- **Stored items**
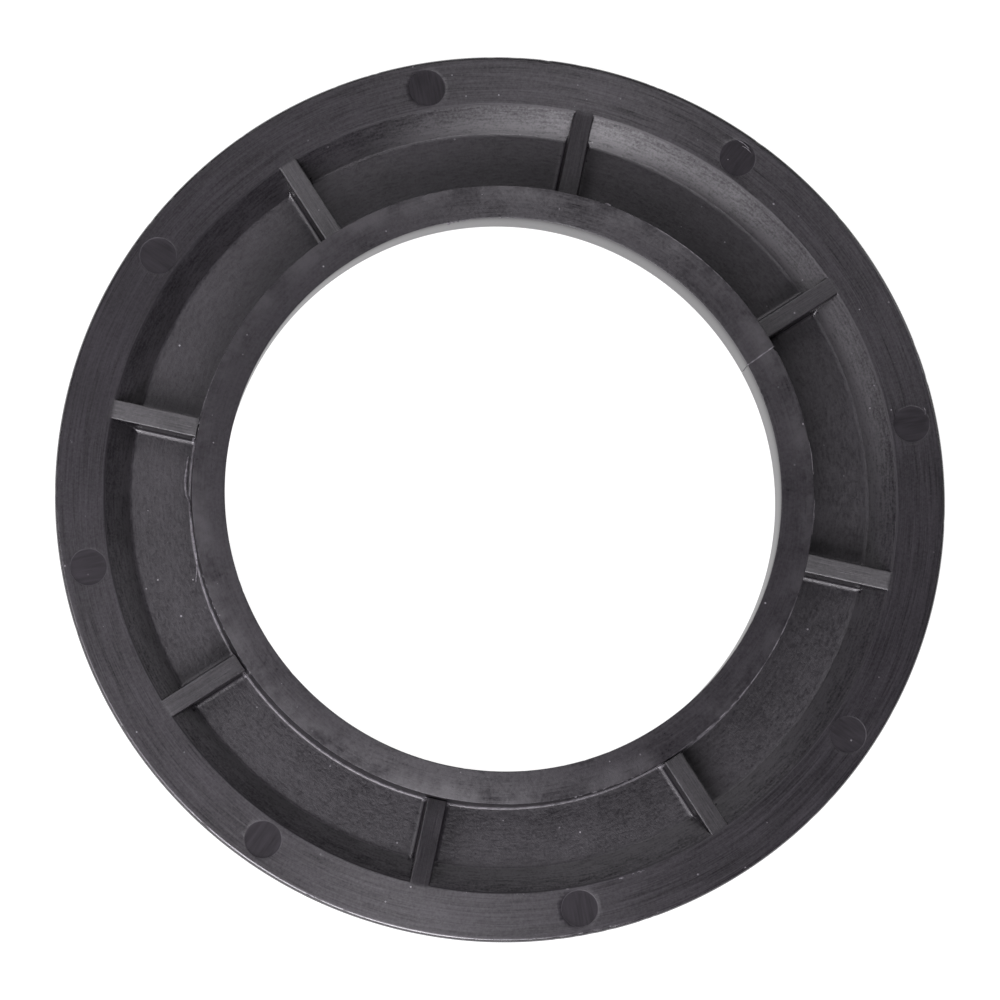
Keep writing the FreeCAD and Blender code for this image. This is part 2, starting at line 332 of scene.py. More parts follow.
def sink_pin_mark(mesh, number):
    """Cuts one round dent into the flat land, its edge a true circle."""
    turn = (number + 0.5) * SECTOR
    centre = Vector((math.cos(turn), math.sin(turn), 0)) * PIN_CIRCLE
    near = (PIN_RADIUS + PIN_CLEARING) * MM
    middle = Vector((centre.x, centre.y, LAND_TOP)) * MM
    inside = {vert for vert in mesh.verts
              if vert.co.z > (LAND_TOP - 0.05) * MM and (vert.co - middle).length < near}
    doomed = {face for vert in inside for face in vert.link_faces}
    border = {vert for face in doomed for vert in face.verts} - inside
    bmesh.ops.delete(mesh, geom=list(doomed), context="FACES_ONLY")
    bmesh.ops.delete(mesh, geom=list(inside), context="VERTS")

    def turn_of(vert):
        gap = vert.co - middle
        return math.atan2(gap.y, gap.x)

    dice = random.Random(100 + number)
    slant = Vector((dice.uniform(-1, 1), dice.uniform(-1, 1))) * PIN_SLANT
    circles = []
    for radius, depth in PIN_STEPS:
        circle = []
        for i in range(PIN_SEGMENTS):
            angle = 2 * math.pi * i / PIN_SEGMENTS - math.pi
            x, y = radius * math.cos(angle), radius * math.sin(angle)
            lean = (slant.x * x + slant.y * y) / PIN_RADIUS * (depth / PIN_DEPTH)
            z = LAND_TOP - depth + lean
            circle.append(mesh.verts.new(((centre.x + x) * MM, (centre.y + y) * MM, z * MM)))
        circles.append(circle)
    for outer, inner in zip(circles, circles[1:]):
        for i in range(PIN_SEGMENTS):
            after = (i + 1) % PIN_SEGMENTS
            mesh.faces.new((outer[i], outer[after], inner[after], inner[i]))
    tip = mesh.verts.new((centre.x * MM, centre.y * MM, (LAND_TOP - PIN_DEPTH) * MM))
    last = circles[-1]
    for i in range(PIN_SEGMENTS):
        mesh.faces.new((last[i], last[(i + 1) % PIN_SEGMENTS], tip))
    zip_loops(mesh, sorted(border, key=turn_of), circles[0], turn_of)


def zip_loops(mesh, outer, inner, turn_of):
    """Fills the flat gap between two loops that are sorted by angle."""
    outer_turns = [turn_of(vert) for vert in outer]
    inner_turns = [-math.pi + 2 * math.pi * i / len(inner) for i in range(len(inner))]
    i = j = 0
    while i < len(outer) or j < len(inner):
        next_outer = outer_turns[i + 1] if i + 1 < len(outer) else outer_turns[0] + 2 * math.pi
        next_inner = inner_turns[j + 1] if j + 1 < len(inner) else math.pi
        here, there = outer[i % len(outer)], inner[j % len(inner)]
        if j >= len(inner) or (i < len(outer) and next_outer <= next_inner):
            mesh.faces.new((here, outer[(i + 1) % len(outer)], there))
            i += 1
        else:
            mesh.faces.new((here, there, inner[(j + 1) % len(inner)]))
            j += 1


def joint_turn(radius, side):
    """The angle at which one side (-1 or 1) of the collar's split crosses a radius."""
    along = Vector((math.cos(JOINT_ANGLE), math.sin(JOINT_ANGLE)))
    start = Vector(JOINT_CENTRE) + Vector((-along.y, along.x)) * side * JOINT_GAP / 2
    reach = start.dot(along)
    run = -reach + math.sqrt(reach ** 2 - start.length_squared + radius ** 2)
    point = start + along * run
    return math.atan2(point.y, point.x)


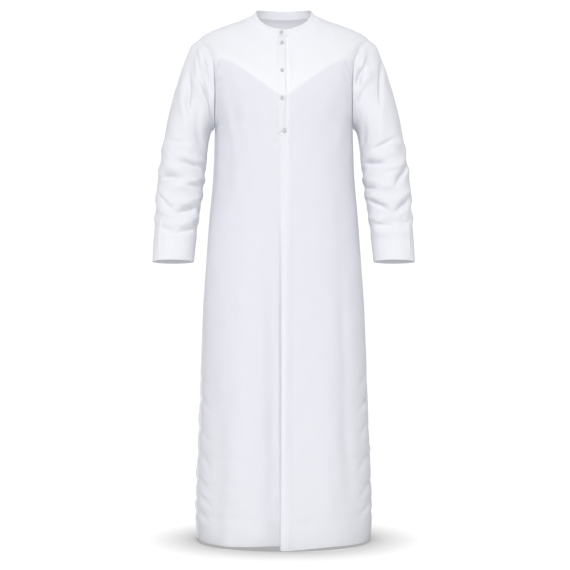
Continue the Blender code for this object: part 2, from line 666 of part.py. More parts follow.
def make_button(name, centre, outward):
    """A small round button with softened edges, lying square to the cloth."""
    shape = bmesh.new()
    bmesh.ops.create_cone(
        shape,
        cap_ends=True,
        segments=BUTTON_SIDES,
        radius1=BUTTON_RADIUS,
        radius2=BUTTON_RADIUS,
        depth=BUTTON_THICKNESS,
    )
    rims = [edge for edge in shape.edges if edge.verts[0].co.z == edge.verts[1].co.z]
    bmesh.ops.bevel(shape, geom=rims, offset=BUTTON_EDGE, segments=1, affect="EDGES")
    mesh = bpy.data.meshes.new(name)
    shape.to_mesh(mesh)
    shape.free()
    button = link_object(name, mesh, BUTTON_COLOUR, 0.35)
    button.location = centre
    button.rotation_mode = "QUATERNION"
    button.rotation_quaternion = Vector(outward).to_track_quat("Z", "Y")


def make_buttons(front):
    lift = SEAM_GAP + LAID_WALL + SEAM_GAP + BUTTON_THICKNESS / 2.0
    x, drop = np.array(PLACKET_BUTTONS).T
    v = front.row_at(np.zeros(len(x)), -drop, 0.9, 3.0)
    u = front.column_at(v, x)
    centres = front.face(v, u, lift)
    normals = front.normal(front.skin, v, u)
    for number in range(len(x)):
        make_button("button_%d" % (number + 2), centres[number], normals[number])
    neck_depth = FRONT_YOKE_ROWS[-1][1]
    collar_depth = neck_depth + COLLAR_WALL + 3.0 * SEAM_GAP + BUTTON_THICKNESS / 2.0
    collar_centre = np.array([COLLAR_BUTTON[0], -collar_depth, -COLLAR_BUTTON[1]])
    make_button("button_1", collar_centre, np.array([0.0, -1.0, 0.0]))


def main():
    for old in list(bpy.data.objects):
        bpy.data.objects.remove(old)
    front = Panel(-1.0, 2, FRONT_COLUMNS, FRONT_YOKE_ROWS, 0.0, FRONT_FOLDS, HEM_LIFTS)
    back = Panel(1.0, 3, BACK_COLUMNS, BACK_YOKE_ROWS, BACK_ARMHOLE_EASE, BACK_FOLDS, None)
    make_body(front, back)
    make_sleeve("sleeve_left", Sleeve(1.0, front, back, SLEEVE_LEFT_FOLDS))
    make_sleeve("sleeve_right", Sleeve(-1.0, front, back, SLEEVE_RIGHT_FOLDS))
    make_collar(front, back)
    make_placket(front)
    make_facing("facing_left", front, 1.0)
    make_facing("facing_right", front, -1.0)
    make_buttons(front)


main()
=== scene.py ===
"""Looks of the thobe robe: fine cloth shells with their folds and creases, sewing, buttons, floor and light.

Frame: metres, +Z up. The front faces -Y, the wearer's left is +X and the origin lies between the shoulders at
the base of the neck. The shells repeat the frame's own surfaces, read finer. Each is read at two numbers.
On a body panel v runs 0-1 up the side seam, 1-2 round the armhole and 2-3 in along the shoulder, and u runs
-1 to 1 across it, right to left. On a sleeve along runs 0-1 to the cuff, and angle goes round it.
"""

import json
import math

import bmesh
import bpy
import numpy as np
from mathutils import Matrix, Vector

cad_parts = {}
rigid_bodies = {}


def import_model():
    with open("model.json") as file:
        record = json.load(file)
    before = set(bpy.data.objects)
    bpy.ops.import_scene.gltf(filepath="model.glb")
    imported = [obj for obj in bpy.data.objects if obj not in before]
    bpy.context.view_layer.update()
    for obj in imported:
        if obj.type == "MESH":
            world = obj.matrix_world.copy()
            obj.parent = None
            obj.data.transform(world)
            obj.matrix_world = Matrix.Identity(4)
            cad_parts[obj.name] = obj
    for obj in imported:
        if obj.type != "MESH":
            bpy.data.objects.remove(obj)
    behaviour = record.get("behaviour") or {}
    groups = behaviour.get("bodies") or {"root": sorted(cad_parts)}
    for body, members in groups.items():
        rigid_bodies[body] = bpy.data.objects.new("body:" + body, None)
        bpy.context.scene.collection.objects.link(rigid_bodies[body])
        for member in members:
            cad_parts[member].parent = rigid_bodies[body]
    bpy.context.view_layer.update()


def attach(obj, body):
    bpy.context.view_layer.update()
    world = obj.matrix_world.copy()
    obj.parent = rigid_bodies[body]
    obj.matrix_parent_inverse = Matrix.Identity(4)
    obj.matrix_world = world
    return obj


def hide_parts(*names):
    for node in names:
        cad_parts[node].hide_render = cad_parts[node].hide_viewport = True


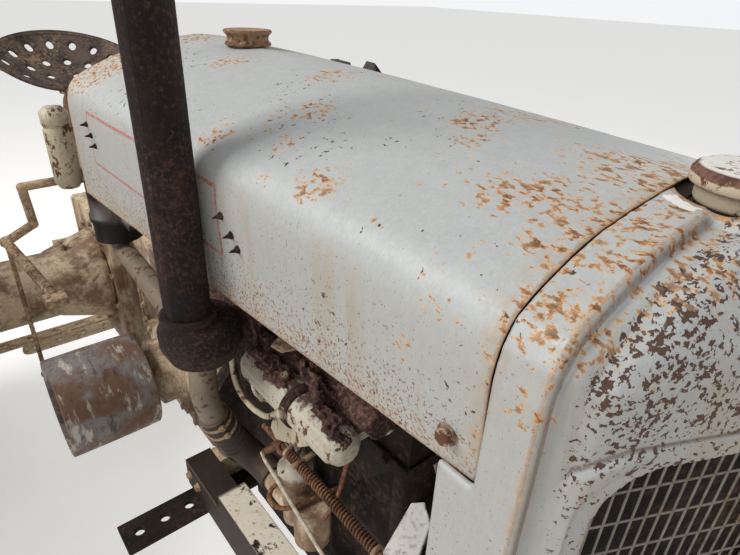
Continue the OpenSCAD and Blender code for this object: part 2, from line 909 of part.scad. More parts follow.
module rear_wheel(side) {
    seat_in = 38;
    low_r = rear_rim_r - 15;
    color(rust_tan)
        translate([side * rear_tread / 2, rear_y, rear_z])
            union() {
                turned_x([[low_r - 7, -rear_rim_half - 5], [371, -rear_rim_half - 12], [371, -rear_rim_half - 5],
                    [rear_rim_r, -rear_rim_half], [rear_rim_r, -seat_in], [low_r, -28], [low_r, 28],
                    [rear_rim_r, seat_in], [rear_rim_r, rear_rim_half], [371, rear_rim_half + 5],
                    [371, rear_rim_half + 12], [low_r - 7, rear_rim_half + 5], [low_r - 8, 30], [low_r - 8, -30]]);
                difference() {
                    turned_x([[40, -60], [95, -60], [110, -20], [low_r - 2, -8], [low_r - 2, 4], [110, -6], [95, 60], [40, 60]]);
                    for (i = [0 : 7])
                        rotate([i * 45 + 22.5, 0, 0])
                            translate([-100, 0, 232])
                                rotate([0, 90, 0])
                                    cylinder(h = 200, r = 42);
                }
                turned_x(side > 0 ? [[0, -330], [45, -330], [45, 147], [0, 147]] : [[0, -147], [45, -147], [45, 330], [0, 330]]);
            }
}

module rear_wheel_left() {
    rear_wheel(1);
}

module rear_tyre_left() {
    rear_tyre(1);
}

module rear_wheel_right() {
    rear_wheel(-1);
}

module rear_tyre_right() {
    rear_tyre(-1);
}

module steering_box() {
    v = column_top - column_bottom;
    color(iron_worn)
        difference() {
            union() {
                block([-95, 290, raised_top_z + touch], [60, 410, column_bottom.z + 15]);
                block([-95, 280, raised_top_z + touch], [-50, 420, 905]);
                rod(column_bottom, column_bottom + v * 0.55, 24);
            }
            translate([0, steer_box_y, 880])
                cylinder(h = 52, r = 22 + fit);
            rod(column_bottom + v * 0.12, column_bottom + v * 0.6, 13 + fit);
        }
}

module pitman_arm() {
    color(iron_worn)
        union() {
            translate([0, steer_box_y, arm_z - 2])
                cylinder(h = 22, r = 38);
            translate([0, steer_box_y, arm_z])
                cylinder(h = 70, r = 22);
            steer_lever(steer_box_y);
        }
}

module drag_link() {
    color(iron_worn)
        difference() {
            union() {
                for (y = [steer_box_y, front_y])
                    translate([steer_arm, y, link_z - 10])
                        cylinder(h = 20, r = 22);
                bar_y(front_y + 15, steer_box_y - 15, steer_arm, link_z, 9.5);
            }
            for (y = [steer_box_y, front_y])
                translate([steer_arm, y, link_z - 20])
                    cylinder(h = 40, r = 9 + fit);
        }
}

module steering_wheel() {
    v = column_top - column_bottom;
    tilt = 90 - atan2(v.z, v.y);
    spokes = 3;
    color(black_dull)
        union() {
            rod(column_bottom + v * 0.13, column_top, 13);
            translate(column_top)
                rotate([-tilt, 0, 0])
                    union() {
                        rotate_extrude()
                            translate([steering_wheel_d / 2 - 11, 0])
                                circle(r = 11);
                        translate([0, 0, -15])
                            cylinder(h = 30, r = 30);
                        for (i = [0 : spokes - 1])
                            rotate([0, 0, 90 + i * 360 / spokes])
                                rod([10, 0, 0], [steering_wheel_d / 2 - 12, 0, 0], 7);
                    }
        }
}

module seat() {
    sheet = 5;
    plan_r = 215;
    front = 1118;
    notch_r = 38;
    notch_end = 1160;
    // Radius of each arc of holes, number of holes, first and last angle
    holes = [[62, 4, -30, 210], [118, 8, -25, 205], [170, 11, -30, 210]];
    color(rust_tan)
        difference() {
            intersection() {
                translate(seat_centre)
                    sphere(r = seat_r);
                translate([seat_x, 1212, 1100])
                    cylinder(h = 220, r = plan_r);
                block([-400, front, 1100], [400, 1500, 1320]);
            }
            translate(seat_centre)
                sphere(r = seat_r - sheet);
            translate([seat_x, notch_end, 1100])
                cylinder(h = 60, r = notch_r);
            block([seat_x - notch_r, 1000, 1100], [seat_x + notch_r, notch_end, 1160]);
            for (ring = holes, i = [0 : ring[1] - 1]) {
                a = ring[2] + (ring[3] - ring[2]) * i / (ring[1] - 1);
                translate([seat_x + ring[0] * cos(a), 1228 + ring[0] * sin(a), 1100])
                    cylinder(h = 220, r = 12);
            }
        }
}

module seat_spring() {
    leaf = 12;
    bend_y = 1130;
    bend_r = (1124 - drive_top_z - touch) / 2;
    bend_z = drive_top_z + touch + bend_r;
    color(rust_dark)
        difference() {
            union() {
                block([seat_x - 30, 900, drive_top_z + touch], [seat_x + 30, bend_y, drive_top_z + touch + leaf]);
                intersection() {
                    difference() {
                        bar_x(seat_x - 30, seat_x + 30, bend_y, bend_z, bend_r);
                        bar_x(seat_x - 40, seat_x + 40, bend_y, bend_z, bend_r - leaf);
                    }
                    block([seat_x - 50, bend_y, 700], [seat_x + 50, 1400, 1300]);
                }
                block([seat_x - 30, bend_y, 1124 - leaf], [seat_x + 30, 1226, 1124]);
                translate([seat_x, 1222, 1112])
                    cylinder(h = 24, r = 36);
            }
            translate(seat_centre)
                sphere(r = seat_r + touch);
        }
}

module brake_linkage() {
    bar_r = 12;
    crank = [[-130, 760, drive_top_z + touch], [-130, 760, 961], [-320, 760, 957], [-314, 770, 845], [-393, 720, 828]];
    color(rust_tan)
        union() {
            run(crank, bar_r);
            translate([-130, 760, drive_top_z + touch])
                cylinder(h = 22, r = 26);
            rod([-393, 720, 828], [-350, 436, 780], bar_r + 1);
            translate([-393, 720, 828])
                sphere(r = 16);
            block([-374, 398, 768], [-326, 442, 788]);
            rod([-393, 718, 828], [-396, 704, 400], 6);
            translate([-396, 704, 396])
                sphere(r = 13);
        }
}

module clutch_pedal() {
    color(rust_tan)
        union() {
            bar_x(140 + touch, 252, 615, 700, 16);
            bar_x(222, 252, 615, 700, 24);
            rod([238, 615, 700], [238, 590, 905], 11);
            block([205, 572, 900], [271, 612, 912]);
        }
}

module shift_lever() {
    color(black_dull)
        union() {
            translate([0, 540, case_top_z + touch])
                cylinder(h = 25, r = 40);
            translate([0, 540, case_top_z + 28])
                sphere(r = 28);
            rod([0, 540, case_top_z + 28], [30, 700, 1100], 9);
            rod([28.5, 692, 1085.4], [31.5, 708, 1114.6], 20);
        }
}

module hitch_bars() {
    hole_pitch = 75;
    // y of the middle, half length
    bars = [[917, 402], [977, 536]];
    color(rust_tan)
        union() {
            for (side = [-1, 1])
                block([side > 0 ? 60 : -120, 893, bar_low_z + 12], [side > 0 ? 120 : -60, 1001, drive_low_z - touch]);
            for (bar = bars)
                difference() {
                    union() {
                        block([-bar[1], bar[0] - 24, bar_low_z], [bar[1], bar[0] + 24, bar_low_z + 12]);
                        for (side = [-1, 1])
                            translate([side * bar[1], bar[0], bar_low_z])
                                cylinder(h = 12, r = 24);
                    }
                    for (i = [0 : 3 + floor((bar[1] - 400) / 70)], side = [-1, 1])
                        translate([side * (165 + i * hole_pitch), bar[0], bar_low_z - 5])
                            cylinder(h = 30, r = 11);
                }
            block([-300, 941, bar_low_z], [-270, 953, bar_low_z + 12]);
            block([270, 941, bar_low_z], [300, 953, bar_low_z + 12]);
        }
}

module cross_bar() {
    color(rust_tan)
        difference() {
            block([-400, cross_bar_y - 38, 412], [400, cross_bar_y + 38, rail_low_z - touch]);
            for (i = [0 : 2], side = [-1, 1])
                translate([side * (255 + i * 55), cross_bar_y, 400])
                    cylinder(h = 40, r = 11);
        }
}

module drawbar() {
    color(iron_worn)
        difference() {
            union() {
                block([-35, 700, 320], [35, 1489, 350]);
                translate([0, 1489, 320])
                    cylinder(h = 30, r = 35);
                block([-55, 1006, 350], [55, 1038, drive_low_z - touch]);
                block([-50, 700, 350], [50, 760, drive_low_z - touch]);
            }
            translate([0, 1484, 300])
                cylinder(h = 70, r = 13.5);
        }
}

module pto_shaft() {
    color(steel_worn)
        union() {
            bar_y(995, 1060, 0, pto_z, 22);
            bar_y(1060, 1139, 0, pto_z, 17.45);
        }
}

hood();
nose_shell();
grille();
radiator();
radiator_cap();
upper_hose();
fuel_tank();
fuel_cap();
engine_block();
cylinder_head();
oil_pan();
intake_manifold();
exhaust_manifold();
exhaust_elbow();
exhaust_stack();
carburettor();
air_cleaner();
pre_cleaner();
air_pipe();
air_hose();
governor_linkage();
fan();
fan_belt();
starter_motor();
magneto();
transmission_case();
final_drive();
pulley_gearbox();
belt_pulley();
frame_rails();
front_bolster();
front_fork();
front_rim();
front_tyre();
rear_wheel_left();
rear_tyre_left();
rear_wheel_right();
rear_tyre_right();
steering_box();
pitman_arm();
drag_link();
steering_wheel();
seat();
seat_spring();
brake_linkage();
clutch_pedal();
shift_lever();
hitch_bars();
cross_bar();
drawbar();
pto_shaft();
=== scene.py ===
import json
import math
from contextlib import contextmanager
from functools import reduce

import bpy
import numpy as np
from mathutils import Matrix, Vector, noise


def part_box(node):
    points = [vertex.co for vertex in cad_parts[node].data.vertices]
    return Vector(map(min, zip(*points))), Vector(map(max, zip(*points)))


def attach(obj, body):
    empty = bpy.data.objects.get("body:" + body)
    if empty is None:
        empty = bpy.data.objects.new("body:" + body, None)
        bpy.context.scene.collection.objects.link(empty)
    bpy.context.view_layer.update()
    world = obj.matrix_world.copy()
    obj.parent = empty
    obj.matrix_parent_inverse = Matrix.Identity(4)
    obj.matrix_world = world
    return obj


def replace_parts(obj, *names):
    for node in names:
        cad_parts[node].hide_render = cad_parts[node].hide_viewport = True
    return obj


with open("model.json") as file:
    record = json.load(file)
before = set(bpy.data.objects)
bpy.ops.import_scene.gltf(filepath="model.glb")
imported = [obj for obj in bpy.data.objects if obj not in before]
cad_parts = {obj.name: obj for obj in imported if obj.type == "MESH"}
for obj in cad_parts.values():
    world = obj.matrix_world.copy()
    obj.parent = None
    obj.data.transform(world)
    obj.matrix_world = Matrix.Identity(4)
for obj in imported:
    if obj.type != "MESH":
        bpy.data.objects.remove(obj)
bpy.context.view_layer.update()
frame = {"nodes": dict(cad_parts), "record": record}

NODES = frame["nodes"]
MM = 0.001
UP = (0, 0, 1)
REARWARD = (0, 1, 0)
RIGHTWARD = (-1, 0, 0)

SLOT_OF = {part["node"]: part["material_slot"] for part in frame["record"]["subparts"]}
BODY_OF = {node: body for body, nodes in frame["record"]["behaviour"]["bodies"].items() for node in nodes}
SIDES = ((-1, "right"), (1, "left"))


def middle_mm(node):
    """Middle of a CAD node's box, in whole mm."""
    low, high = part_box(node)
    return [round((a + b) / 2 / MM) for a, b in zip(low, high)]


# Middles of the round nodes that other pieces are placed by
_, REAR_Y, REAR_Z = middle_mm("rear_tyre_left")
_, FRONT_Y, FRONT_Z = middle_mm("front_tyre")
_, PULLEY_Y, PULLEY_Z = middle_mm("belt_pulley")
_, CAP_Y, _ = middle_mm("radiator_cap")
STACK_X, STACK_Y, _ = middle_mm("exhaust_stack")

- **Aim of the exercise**
Give back, word for word, only the lines above from the line holding "exhaust_manifold();" to the line holding "if empty is", both included.

- **Answer to this exercise**
exhaust_manifold();
exhaust_elbow();
exhaust_stack();
carburettor();
air_cleaner();
pre_cleaner();
air_pipe();
air_hose();
governor_linkage();
fan();
fan_belt();
starter_motor();
magneto();
transmission_case();
final_drive();
pulley_gearbox();
belt_pulley();
frame_rails();
front_bolster();
front_fork();
front_rim();
front_tyre();
rear_wheel_left();
rear_tyre_left();
rear_wheel_right();
rear_tyre_right();
steering_box();
pitman_arm();
drag_link();
steering_wheel();
seat();
seat_spring();
brake_linkage();
clutch_pedal();
shift_lever();
hitch_bars();
cross_bar();
drawbar();
pto_shaft();
=== scene.py ===
import json
import math
from contextlib import contextmanager
from functools import reduce

import bpy
import numpy as np
from mathutils import Matrix, Vector, noise


def part_box(node):
    points = [vertex.co for vertex in cad_parts[node].data.vertices]
    return Vector(map(min, zip(*points))), Vector(map(max, zip(*points)))


def attach(obj, body):
    empty = bpy.data.objects.get("body:" + body)
    if empty is None:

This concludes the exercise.